Mutual Information Reveals Species-Independent Statistical Differences Between Coding and Non-coding DNA

Ivo Grosse (1), Hanspeter Herzel (2), Sergey V. Buldyrev (1) and H. Eugene Stanley (1)

(1) Center for Polymer Studies and Department of Physics, Boston University, Boston, MA 02215, USA

(2) Institute for Theoretical Biology, Humboldt University, Invalidenstr. 43, D-10115 Berlin, Germany

The search for statistical patterns that are different in coding and non-coding DNA has received major interest as genome projects turn from mapping to large-scale sequencing. Many statistical patterns have been found to be different in coding and non-coding DNA, but none of them seems to be universal across the entire phylogenetic tree. Here we report the finding that the probability distribution functions of the Average Mutual Information (AMI) for coding and non-coding DNA, while being significantly different from each other, are almost the same for organisms of all taxonomic classes. In order to provide evidence for this species independence, we perform an exhaustive comparison of all GenBank data from different taxonomic orders, classes, phyla, and kingdoms.

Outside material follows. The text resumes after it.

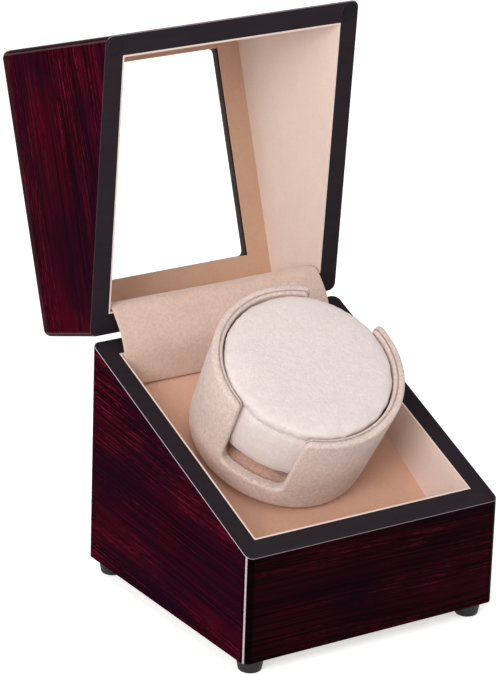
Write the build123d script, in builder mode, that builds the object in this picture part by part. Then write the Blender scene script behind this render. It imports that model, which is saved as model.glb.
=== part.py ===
from build123d import *
from math import acos, atan2, cos, pi, radians, sin, tan
import os

os.makedirs("parts", exist_ok=True)

# A lidded watch winder for one watch, with its lid open. Millimetres, +Z up, front towards -Y.
# The frame's origin is on the floor, below the middle of the open winder's outline.

# Outline of the closed box, without its feet
case_width = 130.0
case_depth = 129.0
closed_height = 145.0
back_rim_height = 101.5
front_rim_height = 48.5
corner_radius = 3.5
lid_edge_radius = 3.0
rim_round = 0.5

# Boards and linings
wall = 9.0
base_thickness = 6.0
lid_top_thickness = 6.0
deck_thickness = 5.0
lining = 0.8

# Lid window
window_side_margin = 21.0
window_back_margin = 20.0
window_front_margin = 12.8
window_corner = 2.5
window_edge_round = 0.8
glass_thickness = 2.0
glass_overlap = 2.8
glass_clearance = 0.15

# Hinges: the pins lie behind the back rim, halfway up the gap between the rims
rim_gap = 0.3
open_angle = 108.6
hinge_back = 1.3
hinge_spread = 70.0
hinge_length = 20.0
pin_radius = 0.8
pin_clearance = 0.05
knuckle_radius = 1.8
knuckle_gap = 0.2
knuckle_relief = 0.3
leaf_thickness = 0.7
leaf_depth = 7.2
mortise_clearance = 0.1
leaf_screw_spread = 12.0
leaf_screw_inset = 4.2
leaf_screw_radius = 0.7
leaf_screw_length = 5.5

# Bumpers let into the front corners of the lid's rim
bumper_radius = 4.0
bumper_inset = 5.1
bumper_depth = 1.6
bumper_proud = 0.15
bumper_clearance = 0.05

# Cloth strip that covers the hinge gap
flap_side_gap = 1.2
flap_thickness = 1.0
flap_stand_off = 1.2
flap_knee = 2.0
flap_crest = 2.3
flap_crest_back = -0.4
flap_lid_length = 20.0
flap_knee_bend = 15.0
flap_crest_bend = 4.5
flap_corner = 6.0
cloth_gap = 0.4

# Feet
foot_height = 7.0
foot_top_radius = 6.3
foot_bottom_radius = 5.0
foot_edge = 1.2
foot_inset = 8.2

# Sloping deck, and the spindle through it
deck_angle = 29.5
deck_height = 59.6
spindle_y = 15.6
spindle_radius = 3.0
running_clearance = 0.05
bush_wall = 1.6
bush_flange = 1.4
bush_flange_height = 0.5
lining_hole_gap = 0.4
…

To allow for an observer-independent measurement of the species-dependence of different statistical quantities, we define the Degree of Species Dependence (DSD) based on the standard chi-squared-distance between two histograms. We compute the DSD of the codon usage as well as of the AMI for all available DNA sequences from GenBank and find that the codon usage exhibits differences between organisms as great as the differences between coding and non-coding DNA, while the differences between the AMI distributions of different organisms are only a few percent of the differences between coding and non-coding DNA. Moreover, the AMI is as accurate in predicting coding regions as the most specialized coding measures and can, therefore, be used to identify coding regions in genomes of all animals, plants, or bacteria without prior training.

The capacity of the AMI to distinguish coding from non-coding DNA irrespective of its phylogenetic origin may be of practical importance in the future when numerous new genomes are being sequenced for which training sets do not exist.